James Teng, head sommelier da The Middle House Shanghai, concorda que a comida rica em umami combina bem com Jerez, Saké e vinho de arroz chinês e diz que a comida que tem um “efeito refrescante” no corpo, como o caranguejo, requer o “efeito de aquecimento” do álcool para equilibrar o Yin e Yang do corpo. No geral, porém, considera que o emparelhamento entre comida e vinho é uma ideia “importada do Oeste” que não parece verosímil na Ásia. “Para muitos locais, a combinação entre comida e vinho é um artifício. Os menus de degustação funcionam melhor em restaurantes que servem gastronomia europeia ou em locais onde os pratos são servidos um a um, como nos restaurantes franceses, mas creio que não funciona nos restaurantes chineses”. Uma tendência de harmonização que Teng acredita resultar na China é a de disponibilizar rótulos reconhecidos em jantares de negócios, onde os anfitriões procuram obter “reconhecimento” ao servirem vinhos caros aos clientes e convidados.

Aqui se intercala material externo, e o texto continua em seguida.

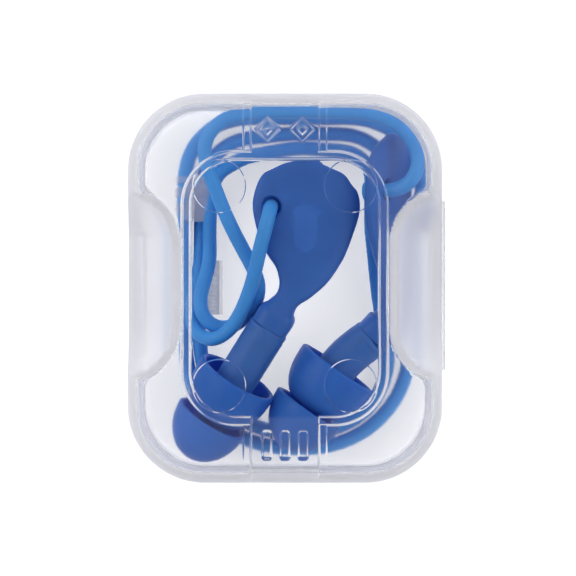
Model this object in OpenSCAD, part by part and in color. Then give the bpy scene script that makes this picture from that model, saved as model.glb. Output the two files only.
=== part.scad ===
// A pair of corded reusable earplugs in a clear hinged pocket case.
// The case lies on its base, lid up. Millimetres. +Z is up, +Y runs along the
// case, the living hinge is on +X and the snap latch on -X.

/* [Case] */
// Outside width of the case, across the hinge and the latch
case_w = 47; // [46:0.5:50]
// Outside length of the case, along the hinge
case_l = 58.2; // [57:0.5:62]
// Height of the closed case
case_h = 22; // [22:0.5:25]
// Outside radius of the case's upright corners
corner_r = 11.5; // [10:0.5:13]
// Radius that rounds the outer bottom and top edges
edge_r = 2.2; // [1.5:0.1:3]
// Thickness of the side walls
wall = 1.3; // [1.1:0.1:1.5]
// Thickness of the floor and of the lid's top
floor_t = 1.2; // [1:0.1:1.4]

/* [Lid window] */
// Width of the polished window
window_w = 28.2; // [26:0.2:30]
// Length of the polished window
window_l = 38.4; // [37:0.2:41]
// Corner radius of the window
window_r = 6.8; // [5:0.2:8]
// Depth of the window below the lid's top
window_depth = 0.8; // [0.6:0.1:0.9]
// Width of the two channels from the window to the lid's ends
channel_w = 10.2; // [9:0.2:12]

/* [Hinge and latch] */
// Length of the living hinge
hinge_l = 25.6; // [22:0.2:28]
// How far the hinge stands out of the side wall
hinge_proud = 0.8; // [0.6:0.1:1]
// Middle of the hinge and of the thumb scoops, along the case
side_y = 0.4; // [-1:0.1:1]
// Width of the snap tongue
tongue_w = 14.8; // [12:0.2:16]
// Length of the snap tongue, from its root to its hook
tongue_l = 6.4; // [5.5:0.1:7]

/* [Plugs] */
// Rim radius of the larger flange, next to the stem
base_flange_r = 6.35; // [6:0.05:6.4]
// Depth of the larger flange
base_flange_h = 8.2; // [7.6:0.1:8.4]
// Rim radius of the smaller flange, at the tip
tip_flange_r = 5.7; // [5:0.1:5.8]
// Depth of the smaller flange
tip_flange_h = 7.2; // [6.6:0.1:7.4]
// Distance between the two rims
flange_pitch = 7.6; // [7.5:0.1:7.8]
// Wall thickness of the flanges
flange_wall = 1.1; // [0.8:0.1:1.3]
// Radius of the stem sleeve
sleeve_r = 3.1; // [2.8:0.05:3.2]
// Half the thickness of the grip paddle
paddle_t = 1.3; // [1:0.05:1.4]

/* [Cord] */
// Diameter of the cord
cord_d = 2.2; // [1.8:0.1:2.3]
// Radius of the hole that the cord passes through in each grip
cord_hole_r = 1.5; // [1.3:0.05:1.7]

/* [Hidden] */
clear = [0.93, 0.94, 0.97, 0.35];
blue = [0.24, 0.40, 0.66];
deep_blue = [0.20, 0.34, 0.60];
cord_blue = [0.27, 0.48, 0.76];
film = [0.78, 0.78, 0.84];

// how far joined solids reach into each other, and a smaller step of the same kind
bite = 0.2;
fine = 0.02;
parting_z = case_h / 2;
rim_gap = 0.1;
inner_w = case_w - 2 * wall;
inner_l = case_l - 2 * wall;
inner_r = corner_r - wall;
inner_edge_r = 1.2;
lip_t = 0.6;
lip_h = 1.2;
lip_root_h = 1.5;
lip_gap = 0.15;
hinge_h = 4;
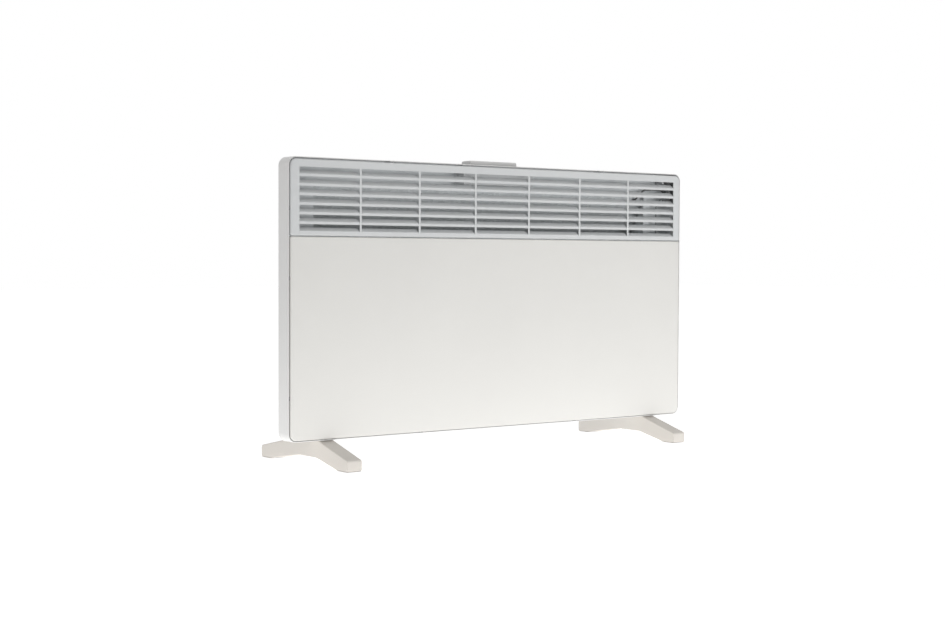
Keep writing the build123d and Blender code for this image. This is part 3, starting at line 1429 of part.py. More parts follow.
def ring_terminal(order, turn):
    """Ring on the earth stud with a tab turned about it; order 0 lies on the casing."""
    x, z = STUD_CENTRE
    radius, steel = STUD_RING
    back = FLANGE_FACE - order * steel
    length, width = STUD_TAB
    ring = rod(radius, (0, back, 0), (0, back - steel, 0))
    ring += block((STUD_RADIUS + PAST, radius + length), (back - steel, back), span(0, width))
    bore = STUD_RADIUS + SNUG_CLEARANCE
    ring -= rod(bore, (0, back + PAST, 0), (0, back - steel - PAST, 0))
    return Pos(x, 0, z) * Rot(0, turn, 0) * ring


def tab_middle():
    """Distance from the stud's middle to where a wire is crimped on a tab."""
    return STUD_RING[0] + STUD_TAB[0] / 2


def wire_depth():
    """y at which wires run to the terminal block."""
    return (BLOCK_FACE + FLANGE_FACE) / 2


def wire_earth():
    """Terminal block to the stud, with its ring terminal."""
    height = pole_heights()[0]
    start = STUD_CENTRE[0] + tab_middle()
    points = [
        (start, FLANGE_FACE - STUD_RING[1], height),
        (start, wire_depth(), height),
        (BLOCK_LEFT, wire_depth(), height),
    ]
    return ring_terminal(0, 0) + wire(points)


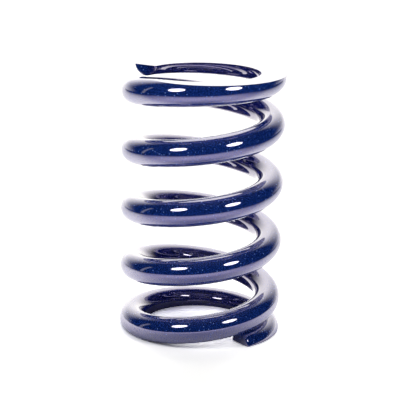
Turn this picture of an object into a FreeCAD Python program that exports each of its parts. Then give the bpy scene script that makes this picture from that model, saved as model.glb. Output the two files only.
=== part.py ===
import FreeCAD, Part
import math
import os

# Coilover spring: one length of round spring steel, coiled right-handed,
# with both end coils closed on their neighbours and ground square.
# Millimetres and degrees, +Z up. The origin is on the coil axis, in the
# plane of the lower ground face.

# The coil
inner_diameter = 63.5      # slides over the damper body with a little play
wire_diameter = 15.1
free_length = 150.0        # between the two ground faces, unloaded
total_turns = 5.565        # from one cut end of the wire to the other

# The closed ends, the same at the bottom and the top
tip_gap = 0.4              # a cut end lies this far off the coil beside it
closed_angle = 187.0       # stretch of even, flat pitch behind each cut end
opening_angle = 146.0      # over which the pitch then grows to the open coils
tip_thickness = 6.4        # what the grinding leaves of the wire at a cut end
cut_edge_break = 1.0       # bevel round the sheared ends of the wire
first_tip_angle = -53.2    # plan angle of the lower cut end, from +X

# The centreline is a chain of circular arcs, each tangent to the next
arc_pairs_per_turn = 8

coil_radius = (inner_diameter + wire_diameter) / 2
wire_radius = wire_diameter / 2
total_angle = 360.0 * total_turns


def openness(angle):
    """Smooth step from closed pitch (0) to open pitch (1).

    angle is measured along the coil from a cut end.
    """
    part = min(max((angle - closed_angle) / opening_angle, 0.0), 1.0)
    return part ** 2 * (3 - 2 * part)


def opened_angle(angle):
    """Integral of the openness from a cut end to angle, in degrees."""
    part = min(max((angle - closed_angle) / opening_angle, 0.0), 1.0)
    beyond = max(angle - closed_angle - opening_angle, 0.0)
    return opening_angle * (part ** 3 - part ** 4 / 2) + beyond


def opened_so_far(angle):
    """The same integral from the lower cut end, with both ends closed."""
    unclosed = opened_angle(total_angle) - opened_angle(total_angle - angle)
    return opened_angle(angle) + unclosed - angle


def solve_pitches():
    """Closed and open pitch, in millimetres a turn.

    One turn on from a cut end the wire has risen by its own diameter and
    the tip gap, and the whole centreline fits the free length with both
    ends ground down to the tip thickness.
    """
    first_rise = wire_diameter + tip_gap
    whole_rise = free_length + wire_diameter - 2 * tip_thickness
    first_open = opened_so_far(360.0) / 360.0
    whole_open = opened_so_far(total_angle) / 360.0
    shared = whole_open - first_open * total_turns
    step = (whole_rise - first_rise * total_turns) / shared
    closed = first_rise - step * first_open
    return closed, closed + step


closed_pitch, open_pitch = solve_pitches()


def wire_centre(angle):
    """Point of the centreline, angle degrees along from the lower end."""
    plan = math.radians(first_tip_angle + angle)
    step = open_pitch - closed_pitch
    rise = (closed_pitch * angle + step * opened_so_far(angle)) / 360.0
    height = tip_thickness - wire_radius + rise
    return FreeCAD.Vector(coil_radius * math.cos(plan),
                          coil_radius * math.sin(plan), height)


def wire_heading(angle):
    """Unit tangent of the centreline at the same place."""
    plan = math.radians(first_tip_angle + angle)
    share = openness(angle) + openness(total_angle - angle) - 1
    pitch = closed_pitch + (open_pitch - closed_pitch) * share
    heading = FreeCAD.Vector(-math.sin(plan), math.cos(plan),
                             pitch / (2 * math.pi * coil_radius))
    return heading.normalize()


def tangent_arc(fixed, heading, free):
    """Arc between two points that leaves the fixed one along heading."""
    chord = free - fixed
    lean = heading + chord / chord.Length
    middle = fixed + lean * (chord.Length / lean.dot(lean))
    return fixed, middle, free


def arc_pair(start, leaving, end, arriving):
    """Two arcs from start to end that share their tangent where they meet."""
    span = end - start
    along = span.dot(leaving + arriving)
    turned = 2 * (1 - leaving.dot(arriving))
    root = math.sqrt(along ** 2 + turned * span.dot(span))
    reach = (root - along) / turned
    joint = (start + end + (leaving - arriving) * reach) / 2
    first = Part.Arc(*tangent_arc(start, leaving, joint))
    last = Part.Arc(*reversed(tangent_arc(end, -arriving, joint)))
    return [first.toShape(), last.toShape()]


def make_centreline():
    """Path of the middle of the wire, from cut end to cut end."""
    count = math.ceil(arc_pairs_per_turn * total_turns)
    edges = []
    for i in range(count):
        near = total_angle * i / count
        far = total_angle * (i + 1) / count
        edges += arc_pair(wire_centre(near), wire_heading(near),
                          wire_centre(far), wire_heading(far))
    return Part.Wire(edges)


def make_coil():
    """The wire as coiled and cut off square, before its ends are ground."""
    rim = Part.makeCircle(wire_radius, wire_centre(0), wire_heading(0))
    coil = make_centreline().makePipe(Part.Face(Part.Wire(rim)))
    cuts = [face for face in coil.Faces if isinstance(face.Surface, Part.Plane)]
    rims = [edge for cut in cuts for edge in cut.Edges]
    return coil.makeChamfer(cut_edge_break, rims)


def make_spring():
    """The finished spring, ground flat and square to its axis at both ends."""
    side = 2 * (coil_radius + wire_diameter)
    corner = FreeCAD.Vector(-side / 2, -side / 2, 0)
    between_wheels = Part.makeBox(side, side, free_length, corner)
    return make_coil().common(between_wheels).Solids[0]


os.makedirs("parts", exist_ok=True)

spring = make_spring()
spring.exportStep("parts/coil_spring.step")
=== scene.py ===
"""Studio picture of a painted coilover spring, dressed over its CAD frame.

The spring is one length of round wire: closed and ground flat at both ends,
and painted all over in a metallic blue under a clear coat.
"""
import logging
import math
from dataclasses import dataclass, field
from enum import Enum

import bmesh
import bpy
from mathutils import Matrix, Vector


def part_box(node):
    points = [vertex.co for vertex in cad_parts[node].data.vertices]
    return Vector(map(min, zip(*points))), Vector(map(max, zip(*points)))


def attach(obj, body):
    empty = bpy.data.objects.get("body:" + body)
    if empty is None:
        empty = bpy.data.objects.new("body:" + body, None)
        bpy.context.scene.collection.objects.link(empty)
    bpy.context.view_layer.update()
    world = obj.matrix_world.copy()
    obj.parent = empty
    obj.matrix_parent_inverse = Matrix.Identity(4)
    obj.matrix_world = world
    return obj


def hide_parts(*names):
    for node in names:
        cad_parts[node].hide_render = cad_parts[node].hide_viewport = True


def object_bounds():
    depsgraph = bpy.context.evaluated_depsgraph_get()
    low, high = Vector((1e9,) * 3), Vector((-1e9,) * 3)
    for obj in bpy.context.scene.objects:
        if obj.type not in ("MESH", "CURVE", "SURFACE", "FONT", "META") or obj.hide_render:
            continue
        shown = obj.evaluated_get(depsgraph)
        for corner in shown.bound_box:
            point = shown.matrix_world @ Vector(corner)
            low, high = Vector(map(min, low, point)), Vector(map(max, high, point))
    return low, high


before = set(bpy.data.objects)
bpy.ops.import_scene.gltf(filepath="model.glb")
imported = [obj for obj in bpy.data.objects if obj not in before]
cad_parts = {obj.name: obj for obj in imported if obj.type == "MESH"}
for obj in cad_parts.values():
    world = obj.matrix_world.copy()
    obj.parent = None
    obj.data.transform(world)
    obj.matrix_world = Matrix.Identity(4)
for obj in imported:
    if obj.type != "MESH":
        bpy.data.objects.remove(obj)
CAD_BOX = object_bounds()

log = logging.getLogger("coilover_spring")

MM = 0.001
COLOUR = tuple[float, float, float]
PLACE = tuple[float, float, float]
STEP = tuple[float, float]
RING = list[bmesh.types.BMVert]
WHITE = (1.0, 1.0, 1.0)

# The sockets of a Mix node that blends two colours
MIX_INPUTS = ("Factor_Float", "A_Color", "B_Color")
MIX_OUTPUT = "Result_Color"


class End(Enum):
    """The two ends of the coil, and which way up their ground faces point."""

    LOWER = -1
    UPPER = 1


def smooth_step(part: float) -> float:
    """Even blend from 0 to 1 that starts and ends level."""
    part = min(max(part, 0.0), 1.0)
    return part ** 2 * (3 - 2 * part)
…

Paul Eun, wine manager do restaurante Mayfield Hotel e Nakwon, na Coreia do Sul, referiu que a cultura do vinho está a desenvolver-se a vários níveis: Champagne e espumantes estão a ganhar espaço ao whisky nos clubes noturnos e discotecas, enquanto a cultura do vinho é incentivada diariamente pela venda de vinhos acessíveis nos supermercados. Eun acredita que, na Coreia, o vinho pode ser combinado com as estações, o clima e o género, com marcas como “gentleman’s wine”, por exemplo.
A harmonização “deve ser vista como parte do estilo de vida. Fui certa vez servido de Champagne durante uma experiência de compra numa loja de luxo em Hong Kong, o que achei uma ideia muito fresca”. Outra tendência de emparelhamento na Coreia do Sul é o apoio a celebridades, com vinhos associados a empresários e desportistas, visando o ganho de notoriedade, como o presidente do grupo Samsung, Lee, ou o famoso jogador de golfe Se-ri Park. Mas a harmonização entre comida e vinho tem potencial para expandir ainda mais o mercado de vinhos da Coreia do Sul, disse Eun. “Os coreanos são amantes de carne. A carne marinada e o churrasco coreano acompanham tintos tânicos e combinam bem com variedades como a Touriga Nacional”. A carne marinada precisa de vinho tinto estruturado para suportar a proteína e o sabor dos pratos coreanos, pesados, com molho de soja, acrescentou. “O lançamento do guia Michelin Seul aumentou o interesse nos prazeres gastronómicos e acredito que degustar menus com vinhos tornar-se-á cada vez mais popular na Coreia do Sul”, disse. Eun sugere a oferta de menus mistos de degustação que incluam tanto vinhos como soju (bebida popular na Coreia, com alto teor de álcool) para apresentar o vinho aos sul-coreanos que ainda não estão familiarizados.
À medida que os asiáticos amantes de comida e vinho tornam-se mais sofisticados nas suas escolhas, a promessa de um especialista em harmonizações já não é suficiente para atraí-los para eventos ou jantares. Agora, procuram experiências combinadas que juntem comida, vinho, decoração, entretenimento, artes e cultura, que possam compartilhar com amigos e publicar nas redes sociais. O truque para vingar na Ásia é não ficar preso às regras e convenções das harmonizações. Em vez disso, esqueça as regras, estimule todos os sentidos e ‘embrulhe’ a experiência com elementos complementares.